RECORDED INFORMATION:
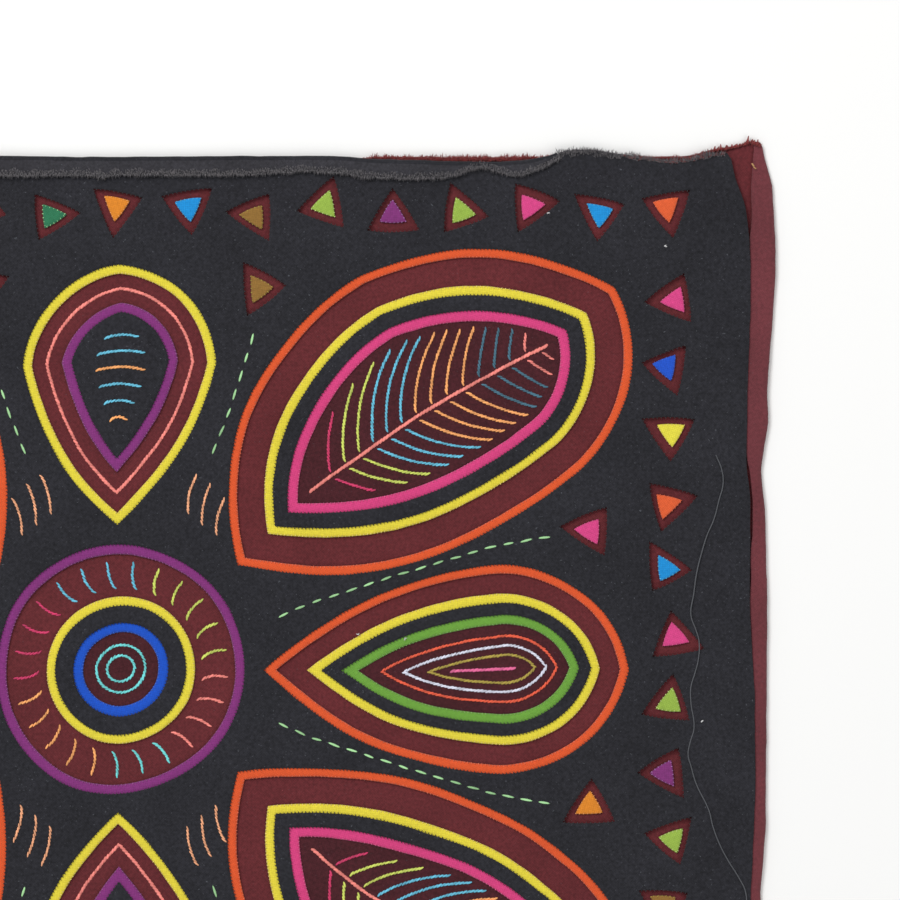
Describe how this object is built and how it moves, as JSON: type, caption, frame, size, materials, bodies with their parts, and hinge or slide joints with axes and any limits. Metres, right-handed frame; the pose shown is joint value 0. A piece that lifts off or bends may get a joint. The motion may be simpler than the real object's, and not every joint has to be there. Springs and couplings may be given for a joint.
{
  "type": "mola panel",
  "caption": "Flat rectangular reverse applique cotton panel: a black top cloth with curved and triangular windows turned under over coloured lines and a maroon ground cloth.",
  "frame": {"origin": "middle of the underside, which rests on the surface", "axes": "+X to the right across the face, +Y up the face towards the turned-over edge, +Z out of the face"},
  "size_m": [0.42, 0.34, 0.005],
  "materials": {
    "black_cotton": "matte",
    "blue_cotton": "matte",
    "green_cotton": "matte",
    "maroon_cotton": "matte",
    "orange_cotton": "matte",
    "pink_cotton": "matte",
    "purple_cotton": "matte",
    "thread": "matte",
    "yellow_cotton": "matte"
  },
  "bodies": {
    "root": {"base_cloth": "maroon_cotton", "left_petal_black": "black_cotton", "left_petal_green": "green_cotton", "left_petal_orange": "orange_cotton", "left_petal_yellow": "yellow_cotton", "loose_thread": "thread", "lower_left_petal_black": "black_cotton", "lower_left_petal_orange": "orange_cotton", "lower_left_petal_pink": "pink_cotton", "lower_left_petal_yellow": "yellow_cotton", "lower_petal_black": "black_cotton", "lower_petal_purple": "purple_cotton", "lower_petal_yellow": "yellow_cotton", "lower_right_petal_black": "black_cotton", "lower_right_petal_orange": "orange_cotton", "lower_right_petal_pink": "pink_cotton", "lower_right_petal_yellow": "yellow_cotton", "right_petal_black": "black_cotton", "right_petal_green": "green_cotton", "right_petal_orange": "orange_cotton", "right_petal_yellow": "yellow_cotton", "rosette_black": "black_cotton", "rosette_blue": "blue_cotton", "rosette_purple": "purple_cotton", "rosette_yellow": "yellow_cotton", "top_cloth": "black_cotton", "upper_left_petal_black": "black_cotton", "upper_left_petal_orange": "orange_cotton", "upper_left_petal_pink": "pink_cotton", "upper_left_petal_yellow": "yellow_cotton", "upper_petal_black": "black_cotton", "upper_petal_purple": "purple_cotton", "upper_petal_yellow": "yellow_cotton", "upper_right_petal_black": "black_cotton", "upper_right_petal_orange": "orange_cotton", "upper_right_petal_pink": "pink_cotton", "upper_right_petal_yellow": "yellow_cotton"}
  },
  "joints": []
}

AIM OF THE TASK:
Go back to the listing above and please repeat it exactly.

RESPONSE TO THIS TASK:
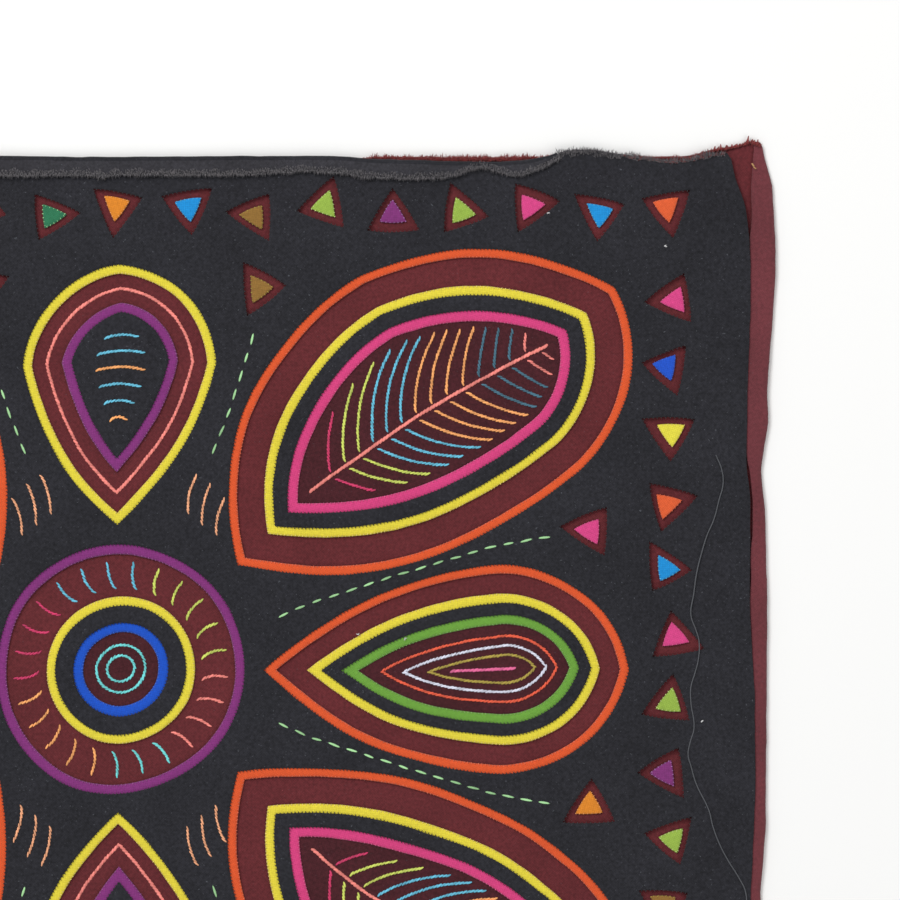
Describe how this object is built and how it moves, as JSON: type, caption, frame, size, materials, bodies with their parts, and hinge or slide joints with axes and any limits. Metres, right-handed frame; the pose shown is joint value 0. A piece that lifts off or bends may get a joint. The motion may be simpler than the real object's, and not every joint has to be there. Springs and couplings may be given for a joint.
{
  "type": "mola panel",
  "caption": "Flat rectangular reverse applique cotton panel: a black top cloth with curved and triangular windows turned under over coloured lines and a maroon ground cloth.",
  "frame": {"origin": "middle of the underside, which rests on the surface", "axes": "+X to the right across the face, +Y up the face towards the turned-over edge, +Z out of the face"},
  "size_m": [0.42, 0.34, 0.005],
  "materials": {
    "black_cotton": "matte",
    "blue_cotton": "matte",
    "green_cotton": "matte",
    "maroon_cotton": "matte",
    "orange_cotton": "matte",
    "pink_cotton": "matte",
    "purple_cotton": "matte",
    "thread": "matte",
    "yellow_cotton": "matte"
  },
  "bodies": {
    "root": {"base_cloth": "maroon_cotton", "left_petal_black": "black_cotton", "left_petal_green": "green_cotton", "left_petal_orange": "orange_cotton", "left_petal_yellow": "yellow_cotton", "loose_thread": "thread", "lower_left_petal_black": "black_cotton", "lower_left_petal_orange": "orange_cotton", "lower_left_petal_pink": "pink_cotton", "lower_left_petal_yellow": "yellow_cotton", "lower_petal_black": "black_cotton", "lower_petal_purple": "purple_cotton", "lower_petal_yellow": "yellow_cotton", "lower_right_petal_black": "black_cotton", "lower_right_petal_orange": "orange_cotton", "lower_right_petal_pink": "pink_cotton", "lower_right_petal_yellow": "yellow_cotton", "right_petal_black": "black_cotton", "right_petal_green": "green_cotton", "right_petal_orange": "orange_cotton", "right_petal_yellow": "yellow_cotton", "rosette_black": "black_cotton", "rosette_blue": "blue_cotton", "rosette_purple": "purple_cotton", "rosette_yellow": "yellow_cotton", "top_cloth": "black_cotton", "upper_left_petal_black": "black_cotton", "upper_left_petal_orange": "orange_cotton", "upper_left_petal_pink": "pink_cotton", "upper_left_petal_yellow": "yellow_cotton", "upper_petal_black": "black_cotton", "upper_petal_purple": "purple_cotton", "upper_petal_yellow": "yellow_cotton", "upper_right_petal_black": "black_cotton", "upper_right_petal_orange": "orange_cotton", "upper_right_petal_pink": "pink_cotton", "upper_right_petal_yellow": "yellow_cotton"}
  },
  "joints": []
}